1. Marinate the chicken (20–30 minutes or longer)

  1. In a mixing bowl combine yogurt, lemon juice, garam masala, cumin, paprika, salt, grated ginger, and minced garlic.
  2. Add the chicken pieces and toss until completely coated. Cover and refrigerate for 20–30 minutes, or up to overnight.

2. Brown the chicken

  1. Heat 1 tbsp oil in a large skillet over medium-high heat.
  2. Remove chicken from the marinade, letting excess drip off (reserve marinade). Sear the chicken in batches so it browns — about 2 minutes per side — until lightly charred but not fully cooked through. Transfer to a plate. (If you prefer, you can broil them briefly instead.)

3. Build the sauce

  1. Reduce heat to medium. Add the remaining 1 tbsp oil to the same pan. Add chopped onion and a pinch of salt. Cook until soft and golden, about 6–8 minutes.
  2. Stir in the minced garlic and grated ginger and cook 30–60 seconds until fragrant.
  3. Add tomato paste and cook 1–2 minutes, stirring, to deepen the flavor.
  4. Add crushed tomatoes, ground cumin, coriander, paprika, garam masala, and cayenne (if using). Stir to combine. Simmer for 6–8 minutes to thicken slightly.

4. Finish the curry

  1. Stir in reserved yogurt marinade, then add 120 ml (½ cup) water or stock to loosen the sauce. Bring to a gentle simmer.
  2. Return the browned chicken and any juices to the pan. Cover and simmer on low for 8–10 minutes, until the chicken is cooked through and tender.
  3. Stir in the cream and butter (if using) and simmer 2–3 minutes to meld flavors. Taste and adjust salt, pepper, and a little sugar or honey if the tomatoes are too acidic.

5. Serve

  • Sprinkle with chopped cilantro and serve hot.
  • Classic pairings: steamed basmati rice, warm naan or roti, and a simple cucumber raita or salad.

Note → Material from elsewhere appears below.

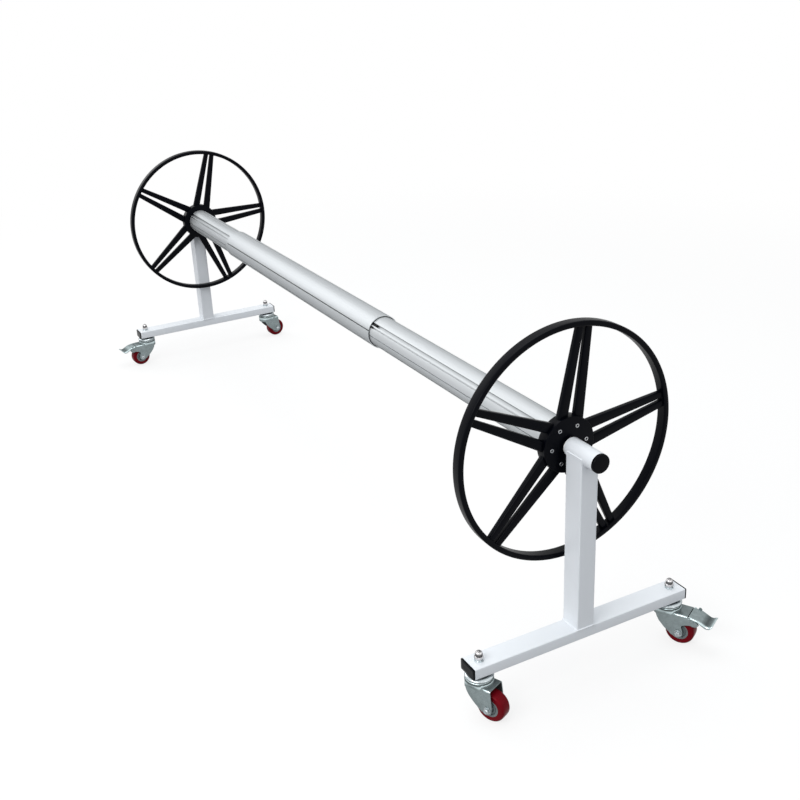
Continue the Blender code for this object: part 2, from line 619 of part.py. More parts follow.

Variations and substitutions

  • Vegetarian: swap chicken for roasted cauliflower florets or paneer cubes; reduce simmer time accordingly.
  • Lighter: use half-and-half or plain Greek yogurt stirred in off the heat instead of heavy cream.
  • Smokier: char the tomato with a quick broil before adding, or add a pinch of smoked paprika.

Make‑ahead and storage

  • Refrigerate leftovers in an airtight container for up to 3–4 days.
  • Reheat gently on the stove with a splash of water or stock.
  • Freeze in a sealed container for up to 3 months; thaw overnight in the fridge before reheating.

Troubleshooting

  • Sauce too thin: simmer uncovered until reduced to desired thickness.
  • Sauce too thick: stir in up to 120 ml (½ cup) water or stock a little at a time.
  • Chicken tough: cut thighs into slightly larger pieces and avoid overcooking; simmer gently.

Notes

  • The balance of spices can be adjusted to taste; start milder and add heat gradually.
  • Toasting whole spices briefly in the pan before grinding (if using) will deepen the flavor, but ground spices work fine for a weeknight version.

Enjoy a warm, homey bowl of Chicken Tikka Masala — creamy, fragrant, and made without fuss.